In the next few weeks the team from the Canadian Museum of Nature will canoeing from the Hornaday River to Tuktut Nogait National Park near Paulatuk, N.W.T. in order to collect samples along the way from more than 300 different plant species. Once the samples are collected, they will be added to the valuable Ottawa-based national archive of dried plants. These samples will greatly add to the existing collections, painting a broader picture of climate change and the plant life in the Canadian Arctic region.
“We have virtually no plants from this entire area,” one of the research scientists, Lynn Gillespie said. “This is just a big gap in our collections.” Gillespie spoke to CBC News last Thursday in Inuvik, N.W.T.

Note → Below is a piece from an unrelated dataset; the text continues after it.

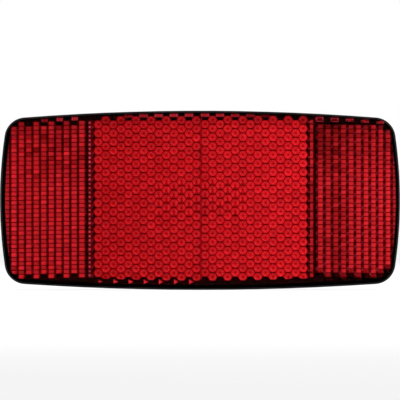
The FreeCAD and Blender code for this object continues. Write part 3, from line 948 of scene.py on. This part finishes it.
def make_hardware(name, node, points, faces, material):
    """A piece of hardware that stands for a node, smooth but for its sharp edges."""
    return make_piece(name, points, faces, material, smooth=SHARP_ANGLE, replaces=(node,))


def make_ring(name, node, x, profile, material, flats=None):
    """A closed profile turned about a stud's axis, as a piece of hardware."""
    points = turned(x, profile, around(RING_SIDES), flats)
    faces = grid_faces(len(profile), RING_SIDES, wrap_rows=True, wrap_columns=True).tolist()
    return make_hardware(name, node, points, faces, material)


def build_stud(settings, side, material):
    """A hexagon-head bolt. Along its thread the radius is mean + depth / 2 * wave(y / pitch - angle / turn).

    The wave is a triangle with its tips cut off, and it fades in and out over one pitch at the ends.
    """
    low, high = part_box("stud_" + side)
    x = (low.x + high.x) / 2
    flats = high.z - low.z
    corner = flats / sqrt(3)
    head_top, tip = low.y, high.y
    crown = np.linspace(0.92 * flats / 2, corner, 6)
    head = [(r, head_top + (r - crown[0]) * 0.5, 1) for r in crown]
    rows = head + [(corner, HEAD_SEAT, 1), (NECK, HEAD_SEAT, 0), (NECK, -0.05 * MM, 0), (SHANK, 0, 0),
                   (SHANK, GRIP - 0.1 * MM, 0), (THREAD_MEAN, GRIP + 0.1 * MM, 0)]
    first = len(rows)
    steps = np.arange(GRIP + 0.2 * MM, tip - 0.6 * MM, settings.thread_pitch / 8)
    rows += [(THREAD_MEAN, y, 0) for y in steps]
    last = len(rows)
    rows += [(THREAD_MEAN - 0.1 * MM, tip - 0.5 * MM, 0), (STUD_TIP, tip, 0)]
    profile = np.array(rows)
    angle = around(STUD_SIDES)
    points = turned(x, profile, angle, flats)
    y = profile[first:last, 1:2]
    phase = (y / settings.thread_pitch - angle / (2 * pi)) % 1
    wave = np.clip(4 * np.abs(phase - 0.5) - 1, -0.8, 0.8) / 0.8
    fade = np.clip(np.minimum(y - y[0], y[-1] - y) / settings.thread_pitch, 0, 1)
    radius = THREAD_MEAN + settings.thread_depth / 2 * wave * fade
    points[first:last, :, 0] = x + radius * np.cos(angle)
    points[first:last, :, 2] = radius * np.sin(angle)
    return make_hardware("bolt_" + side, "stud_" + side, points, closed_sweep(points), material)


def build_nut(side, material):
    """A hexagon nut: a closed profile turned about the stud, with its corners turned off at both faces."""
    low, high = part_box("nut_" + side)
    x = (low.x + high.x) / 2
    flats = high.z - low.z
    crown = np.linspace(0.94 * flats / 2, flats / sqrt(3), 6)
    rise = (crown - crown[0]) * 0.55
    bevel = 0.3 * MM
    rows = [(NUT_BORE + bevel, low.y, 0), (NUT_BORE, low.y + bevel, 0), (NUT_BORE, high.y - bevel, 0),
            (NUT_BORE + bevel, high.y, 0)]
    rows += [(r, high.y - d, 1) for r, d in zip(crown, rise)]
    rows += [(r, low.y + d, 1) for r, d in zip(crown[::-1], rise[::-1])]
    return make_ring("hex_nut_" + side, "nut_" + side, x, np.array(rows), material, flats)


def washer_profile(inner, outer, y0, y1, rounding):
    """A rectangle with rounded corners, as (radius, y) rows, running outward along the far face."""
    a = np.linspace(0, pi / 2, 4)
    c, s = rounding * np.cos(a), rounding * np.sin(a)
    corners = [(inner + rounding - s, y0 + rounding - c), (inner + rounding - c, y1 - rounding + s),
               (outer - rounding + s, y1 - rounding + c), (outer - rounding + c, y0 + rounding - s)]
    return np.vstack([np.column_stack(c) for c in corners])


def build_washer(side, material):
    """A plain washer: a rectangle with rounded corners, turned about the stud."""
    low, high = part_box("washer_" + side)
    rows = washer_profile(WASHER_BORE, (high.z - low.z) / 2, low.y, high.y, 0.12 * MM)
    profile = np.column_stack((rows, np.zeros(len(rows))))
    return make_ring("flat_washer_" + side, "washer_" + side, (low.x + high.x) / 2, profile, material)


def build_lock_washer(side, material):
    """A split washer: the rounded rectangle carried round an arc that stops at a slanted slit.

    The arc's ends lie at angle +-(half slit +- (y - middle) * tan(slant)) / radius, so that the slit slants.
    """
    low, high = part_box("lock_washer_" + side)
    x, middle = (low.x + high.x) / 2, (low.y + high.y) / 2
    rows = washer_profile(SPLIT_BORE, (high.z - low.z) / 2, low.y, high.y, 0.1 * MM)
    radius, y = rows[:, :1], rows[:, 1:]
    slit, slant = SLIT / 2, (y - middle) * tan(SLIT_SLANT)
    start = pi / 2 + np.arcsin((slit - slant) / radius)
    end = pi / 2 + 2 * pi - np.arcsin((slit + slant) / radius)
    angle = start + (end - start) * np.linspace(0, 1, SPLIT_STEPS + 1)[None]
    y = np.broadcast_to(y, angle.shape)
    points = np.stack((x + radius * np.cos(angle), y, radius * np.sin(angle)), -1).transpose(1, 0, 2)
    count, last = len(rows), SPLIT_STEPS * len(rows)
    faces = flip(grid_faces(SPLIT_STEPS + 1, count, wrap_columns=True)).tolist()
    faces += [list(range(count)), list(range(last, last + count))[::-1]]
    return make_hardware("split_washer_" + side, "lock_washer_" + side, points, faces, material)


# Operators


class BuildPrisms(Operator):
    """Moulds the prisms behind the lens: two hexagonal halves, two narrow strips and two side zones"""
    bl_idname = "reflector.prisms"
    bl_label = "Prisms"

    def execute(self, context):
        settings = context.scene.reflector_prisms
        material = prism_material()
        half = half_width(settings)
        zones = ((-1, "left", HALF_LENGTH - FIELD_INSETS[0]), (1, "right", HALF_LENGTH - FIELD_INSETS[1]))
        centres = {"hexagons": np.hstack([hexagon_centres(settings, side) for side in (-1, 1)])}
        for i, (side, name, end) in enumerate(zones):
            hexagon_zone(settings, "hexagon_prisms_" + name, side, material)
            middle = FIELD_SHIFT + side * (half + CENTRE_BAR + STRIP_WIDTH / 2)
            strip_zone(settings, "strip_prisms_" + name, middle, SIDE_PHASES[i][0], STRIPS[i], material)
            inner = FIELD_SHIFT + side * (half + CENTRE_BAR + STRIP_WIDTH + SIDE_BARS[i])
            column_zone(settings, "column_prisms_" + name, inner, side * end, SIDE_PHASES[i],
                        COLUMN_WALLS[i], COLUMN_GLINTS[i], material)
            centres[name] = column_centres(settings, inner, side * end, SIDE_PHASES[i])
        edge_marks(settings, centres, material)
        return {"FINISHED"}


class BuildLens(Operator):
    """Adds the clear plate over the prisms and the lens's solid rim"""
    bl_idname = "reflector.lens"
    bl_label = "Lens"

    def execute(self, context):
        settings = context.scene.reflector_lens
        build_plate(settings, clear_lens_material(settings))
        build_back(settings, solid_red_material(context.scene.reflector_prisms.shade))
        return {"FINISHED"}


class DressHousing(Operator):
    """Gives the housing its black plastic"""
    bl_idname = "reflector.housing"
    bl_label = "Housing"

    def execute(self, context):
        material = black_plastic_material(context.scene.reflector_housing)
        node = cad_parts["housing"]
        node.data.materials.clear()
        node.data.materials.append(material)
        return {"FINISHED"}


class BuildHardware(Operator):
    """Adds the threaded studs, the plain and split washers and the nuts"""
    bl_idname = "reflector.hardware"
    bl_label = "Hardware"

    def execute(self, context):
        settings = context.scene.reflector_hardware
        zinc = zinc_material("zinc_plate", settings.zinc, 0.26)
        spring = zinc_material("spring_steel_zinc", settings.spring, 0.34)
        for side in SIDES:
            build_stud(settings, side, zinc)
            build_washer(side, zinc)
            build_lock_washer(side, spring)
            build_nut(side, zinc)
        return {"FINISHED"}


def add_lamp(name, place, power):
    """A square soft lamp that points at the origin."""
    data = bpy.data.lights.new(name, "AREA")
    data.size = LAMP_SIZE
    data.energy = power
    data.spread = pi
    lamp = bpy.data.objects.new(name, data)
    bpy.context.scene.collection.objects.link(lamp)
    lamp.location = place
    lamp.rotation_euler = (-Vector(place)).to_track_quat("-Z", "Y").to_euler()


def white_for_the_eye(tree, ordinary, white):
    """Links white where a ray comes from the camera, a gloss or clear plastic, and ordinary elsewhere."""
    path = tree.nodes.new("ShaderNodeLightPath")
    seen = path.outputs["Is Camera Ray"]
    for kind in ("Is Glossy Ray", "Is Transmission Ray"):
        either = add_node(tree, "ShaderNodeMath", {0: seen, 1: path.outputs[kind]})
        either.operation = "MAXIMUM"
        seen = either.outputs["Value"]
    return add_node(tree, "ShaderNodeMixShader", {0: seen, 1: ordinary, 2: white}).outputs["Shader"]


class BuildStage(Operator):
    """Sets up the pale floor, the soft studio lamps, the world and the camera"""
    bl_idname = "reflector.stage"
    bl_label = "Stage"

    def execute(self, context):
        settings = context.scene.reflector_stage
        build_floor(settings)
        build_world()
        for lamp in LAMPS:
            add_lamp(*lamp)
        data = bpy.data.cameras.new("camera")
        data.sensor_width = 36.0
        data.lens = data.sensor_width * settings.camera_distance / PICTURE_WIDTH
        camera = bpy.data.objects.new("camera", data)
        context.scene.collection.objects.link(camera)
        camera.location = (0, LENS_FRONT - settings.camera_distance, CAMERA_HEIGHT)
        camera.rotation_euler = (pi / 2, 0, 0)
        data.clip_start, data.clip_end = 0.01, 100
        context.scene.camera = camera
        context.scene.view_settings.view_transform = "Standard"
        return {"FINISHED"}


def build_floor(settings):
    """A wide square floor, one face, at the height of the reflector's lowest point."""
    corners = [(x, y, CAD_BOX[0][2]) for x, y in rectangle(FLOOR_REACH, FLOOR_REACH)]
    mesh = bpy.data.meshes.new("floor")
    mesh.from_pydata(corners, [], [(0, 1, 2, 3)])
    floor = bpy.data.objects.new("floor", mesh)
    bpy.context.scene.collection.objects.link(floor)
    material, shader, tree = new_material("pale_floor")
    set_inputs(tree, shader, {
        "Base Color": (*settings.floor_colour, 1), "Roughness": 0.8, "Specular IOR Level": 0.1})
    plain, glow = shader.outputs["BSDF"], tree.nodes.new("ShaderNodeEmission")
    soft = add_node(tree, "ShaderNodeMixShader",
                    {0: settings.floor_glow, 1: plain, 2: glow.outputs["Emission"]})
    seen = white_for_the_eye(tree, plain, soft.outputs["Shader"])
    set_inputs(tree, tree.nodes["Material Output"], {"Surface": seen})
    mesh.materials.append(material)


def build_world():
    """White to the camera, to gloss and to clear plastic, and soft grey as a light."""
    world = bpy.data.worlds.new("studio")
    world.use_nodes = True
    bpy.context.scene.world = world
    tree = world.node_tree
    soft, white = tree.nodes["Background"], tree.nodes.new("ShaderNodeBackground")
    for node, strength in ((soft, 0.6), (white, 1.0)):
        set_inputs(tree, node, {"Color": (1, 1, 1, 1), "Strength": strength})
    seen = white_for_the_eye(tree, soft.outputs["Background"], white.outputs["Background"])
    set_inputs(tree, tree.nodes["World Output"], {"Surface": seen})


class ReflectorPanel(Panel):
    """Lists the reflector's pieces and their settings"""
    bl_idname = "VIEW3D_PT_reflector"
    bl_label = "Rear reflector"
    bl_space_type = "VIEW_3D"
    bl_region_type = "UI"
    bl_category = "Reflector"

    def draw(self, context):
        for attribute, group in SETTINGS.items():
            for name in group.__annotations__:
                self.layout.prop(getattr(context.scene, attribute), name)
        for operator in OPERATORS:
            self.layout.operator(operator.bl_idname)


SETTINGS = {
    "reflector_prisms": PrismSettings,
    "reflector_lens": LensSettings,
    "reflector_housing": HousingSettings,
    "reflector_hardware": HardwareSettings,
    "reflector_stage": StageSettings,
}
OPERATORS = (BuildPrisms, BuildLens, DressHousing, BuildHardware, BuildStage)


def register():
    for group in SETTINGS.values():
        bpy.utils.register_class(group)
    for attribute, group in SETTINGS.items():
        setattr(bpy.types.Scene, attribute, PointerProperty(type=group))
    for operator in OPERATORS:
        bpy.utils.register_class(operator)
    bpy.utils.register_class(ReflectorPanel)


def unregister():
    bpy.utils.unregister_class(ReflectorPanel)
    for operator in reversed(OPERATORS):
        bpy.utils.unregister_class(operator)
    for attribute, group in reversed(SETTINGS.items()):
        delattr(bpy.types.Scene, attribute)
        bpy.utils.unregister_class(group)


def main():
    register()
    for build in (bpy.ops.reflector.prisms, bpy.ops.reflector.lens, bpy.ops.reflector.housing,
                  bpy.ops.reflector.hardware, bpy.ops.reflector.stage):
        build()


if __name__ == "__main__":
    main()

Another research team member, Jeff Saarela, said that the team plans on setting up their base camps along the Hornaday River and will be documenting every plant species that is present. He also hopes that their research will be helpful in revealing the effects of the warming Arctic climate on the region’s plant life.
“Climate change is happening,” he said, “and we expect that plants are some of the first things that are going to start to move northward quite rapidly. Plants can get around very easily compared to, say, some other organisms. By knowing what’s in a place now, by going back, say, 10 years and knowing what was there in the past, we can have at least a baseline for documenting these type of changes.”